[Exercise goal]
Reproduce each line exactly. Skip none.
*** Provided entries
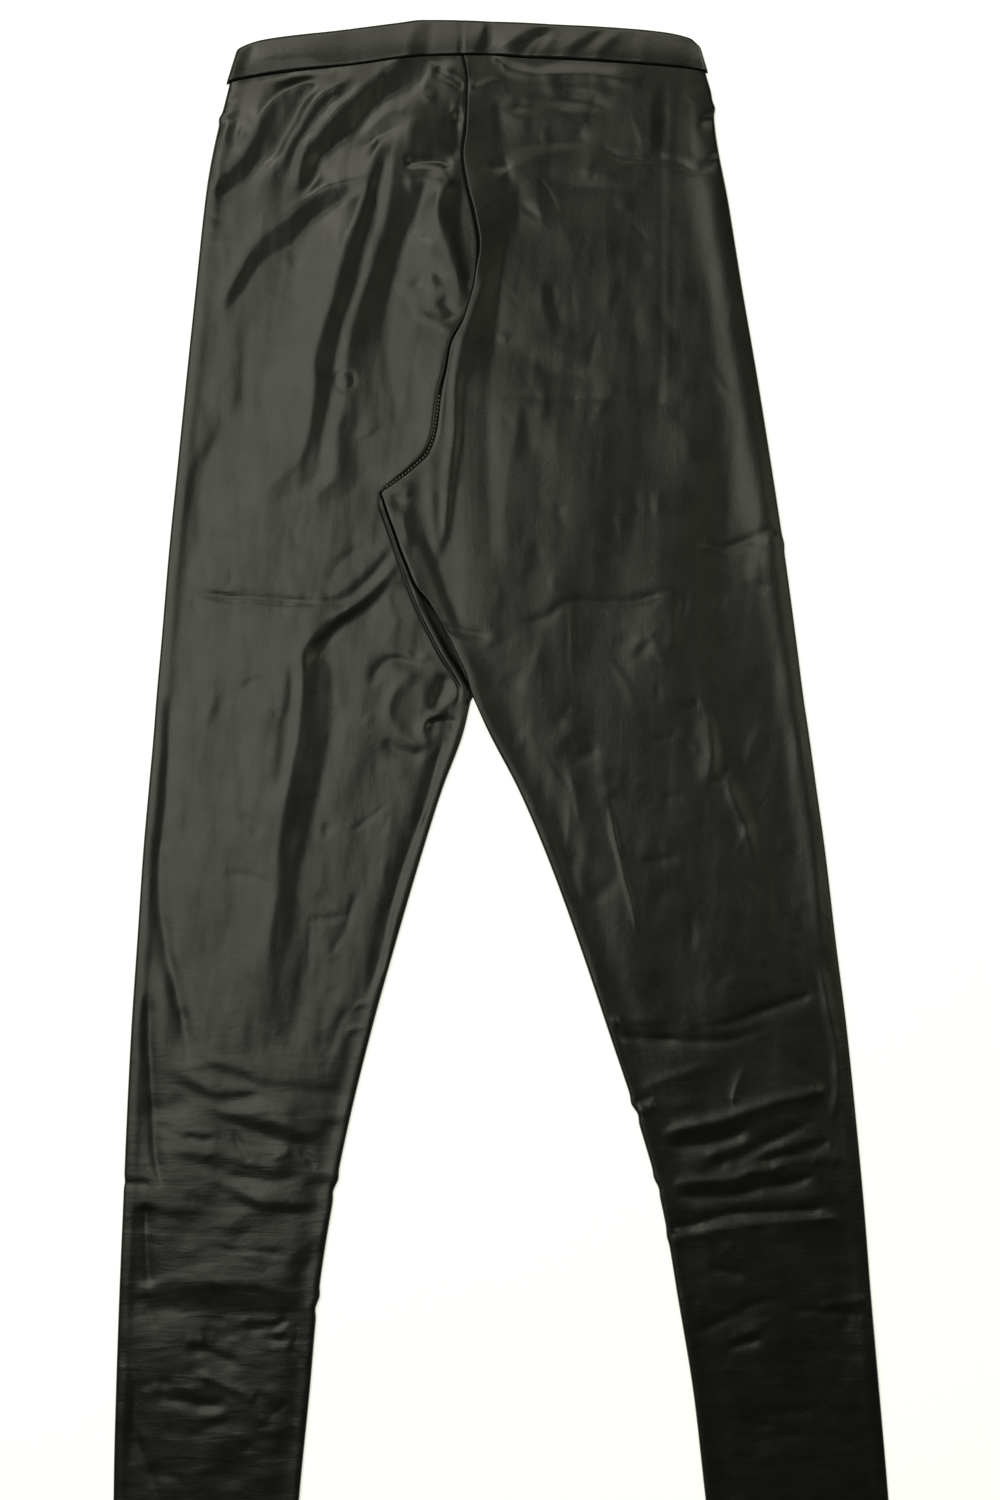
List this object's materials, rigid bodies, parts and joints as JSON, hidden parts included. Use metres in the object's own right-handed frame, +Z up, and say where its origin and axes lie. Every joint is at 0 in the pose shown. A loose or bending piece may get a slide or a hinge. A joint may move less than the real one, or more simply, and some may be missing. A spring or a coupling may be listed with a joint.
{
  "type": "faux leather leggings laid flat",
  "caption": "Full-length black faux leather leggings laid flat, face up, with a plain waistband and turned-up hems.",
  "frame": {"origin": "middle of the plan outline, on the surface that the garment lies on", "axes": "+Z up from that surface, towards the garment's front; +Y along the garment from the hems to the waistband; +X to the right as seen from above"},
  "size_m": [0.5175, 1.0699, 0.0064],
  "materials": {
    "waistband": "satin black polyurethane-coated jersey, folded over elastic",
    "leg_panels": "satin black polyurethane-coated jersey, softly creased"
  },
  "bodies": {
    "root": {"waistband": "waistband", "leg_left": "leg_panels", "leg_right": "leg_panels"}
  },
  "joints": []
}
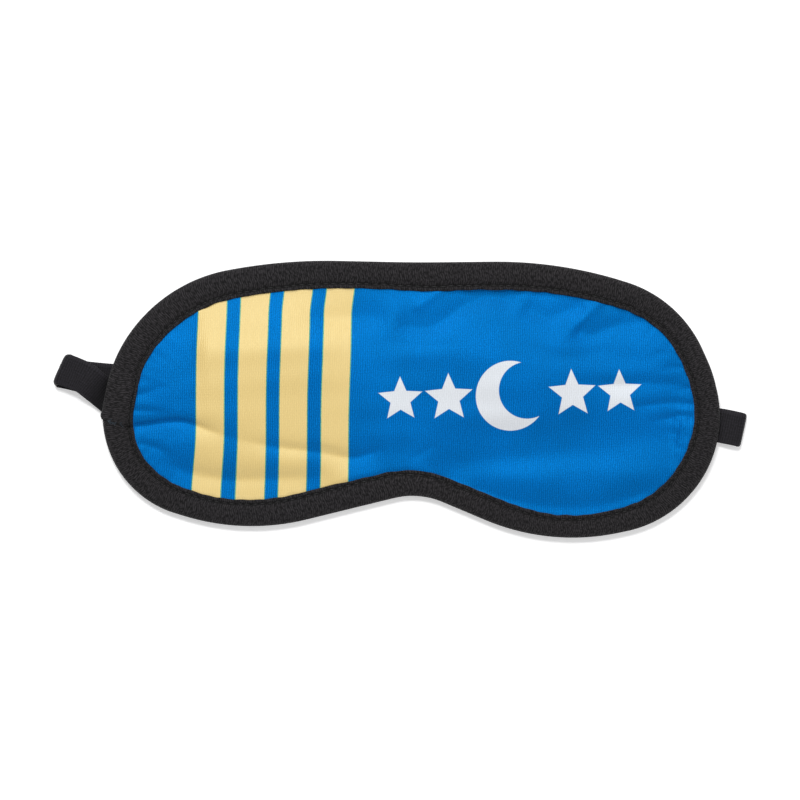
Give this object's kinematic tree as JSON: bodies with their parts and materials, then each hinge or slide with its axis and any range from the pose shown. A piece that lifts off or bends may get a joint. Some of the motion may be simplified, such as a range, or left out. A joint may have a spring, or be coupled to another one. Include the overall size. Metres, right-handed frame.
******
[Solved problem]
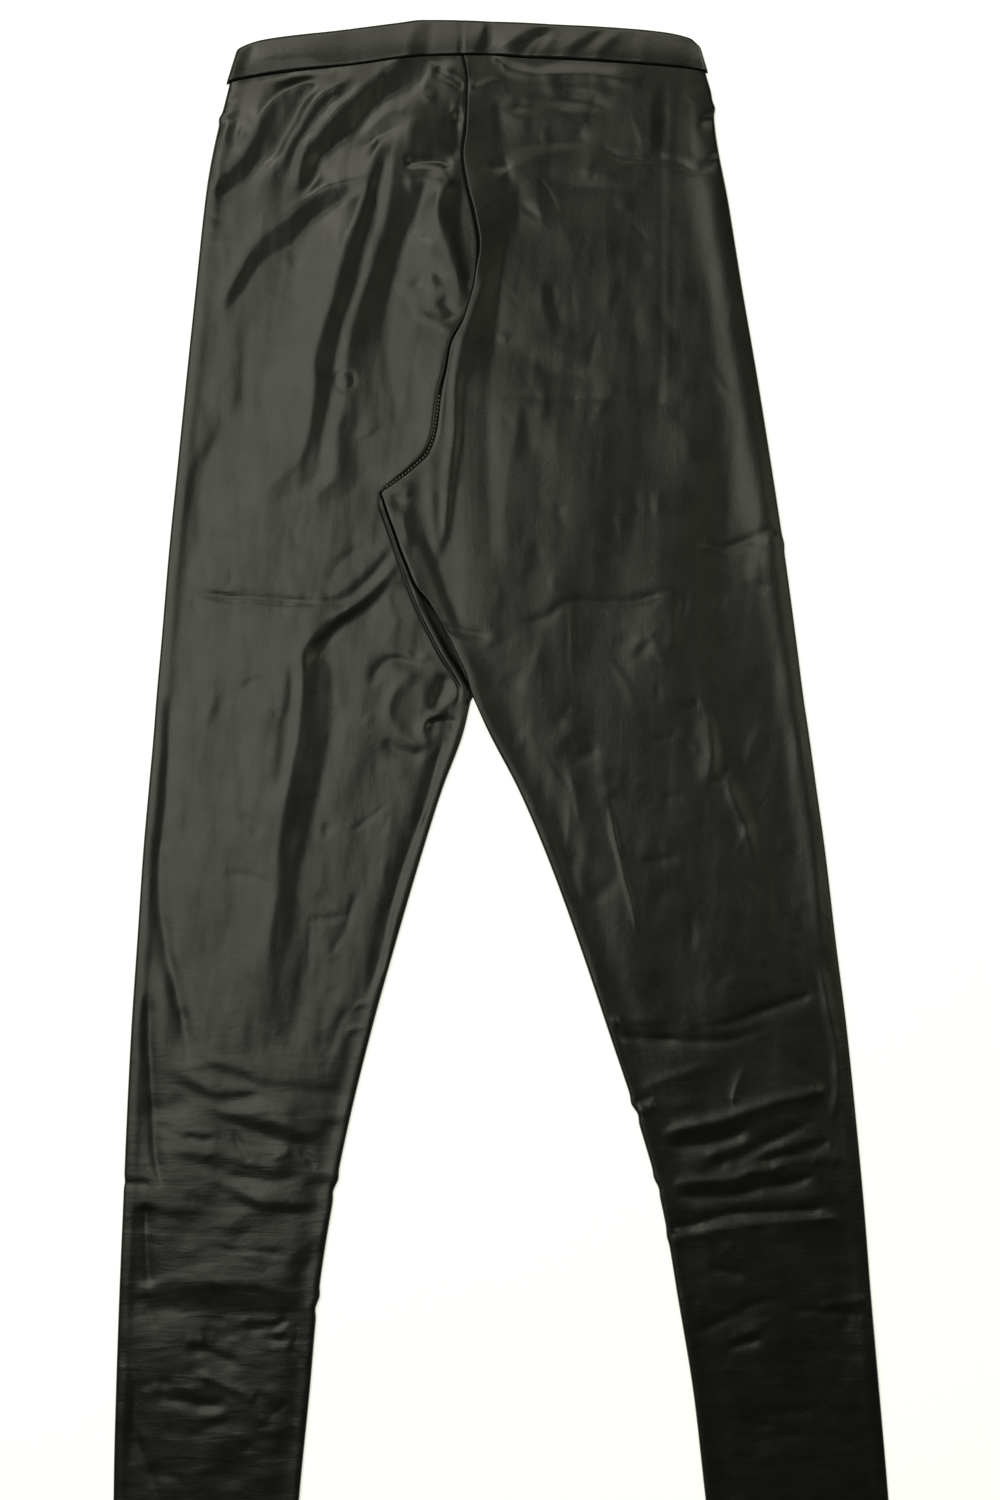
List this object's materials, rigid bodies, parts and joints as JSON, hidden parts included. Use metres in the object's own right-handed frame, +Z up, and say where its origin and axes lie. Every joint is at 0 in the pose shown. A loose or bending piece may get a slide or a hinge. A joint may move less than the real one, or more simply, and some may be missing. A spring or a coupling may be listed with a joint.
{
  "type": "faux leather leggings laid flat",
  "caption": "Full-length black faux leather leggings laid flat, face up, with a plain waistband and turned-up hems.",
  "frame": {"origin": "middle of the plan outline, on the surface that the garment lies on", "axes": "+Z up from that surface, towards the garment's front; +Y along the garment from the hems to the waistband; +X to the right as seen from above"},
  "size_m": [0.5175, 1.0699, 0.0064],
  "materials": {
    "waistband": "satin black polyurethane-coated jersey, folded over elastic",
    "leg_panels": "satin black polyurethane-coated jersey, softly creased"
  },
  "bodies": {
    "root": {"waistband": "waistband", "leg_left": "leg_panels", "leg_right": "leg_panels"}
  },
  "joints": []
}
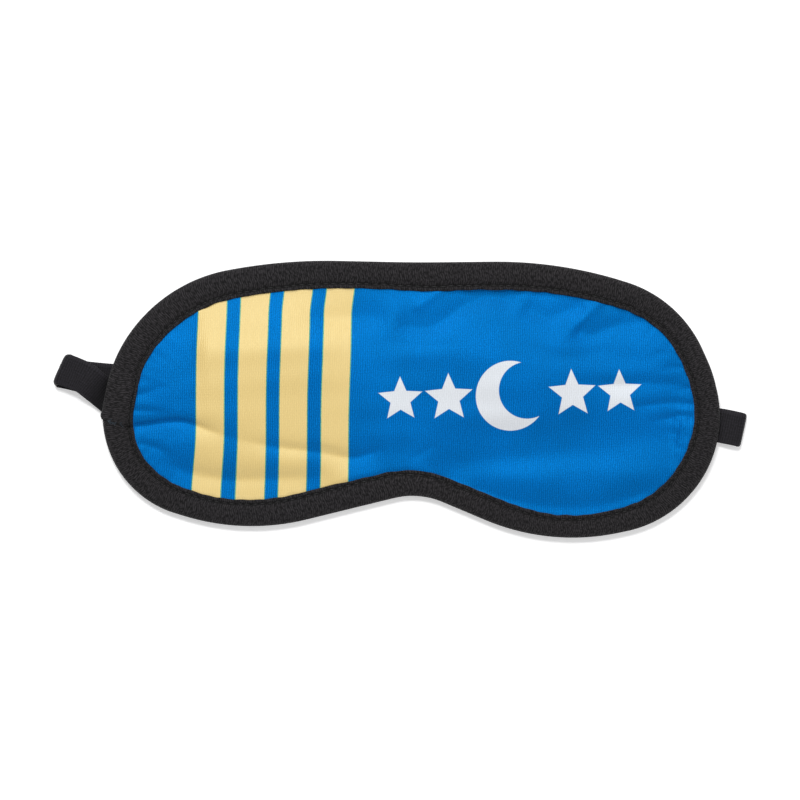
Give this object's kinematic tree as JSON: bodies with their parts and materials, then each hinge or slide with its axis and any range from the pose shown. A piece that lifts off or bends may get a joint. Some of the motion may be simplified, such as a range, or left out. A joint may have a spring, or be coupled to another one. Include the overall size. Metres, right-handed frame.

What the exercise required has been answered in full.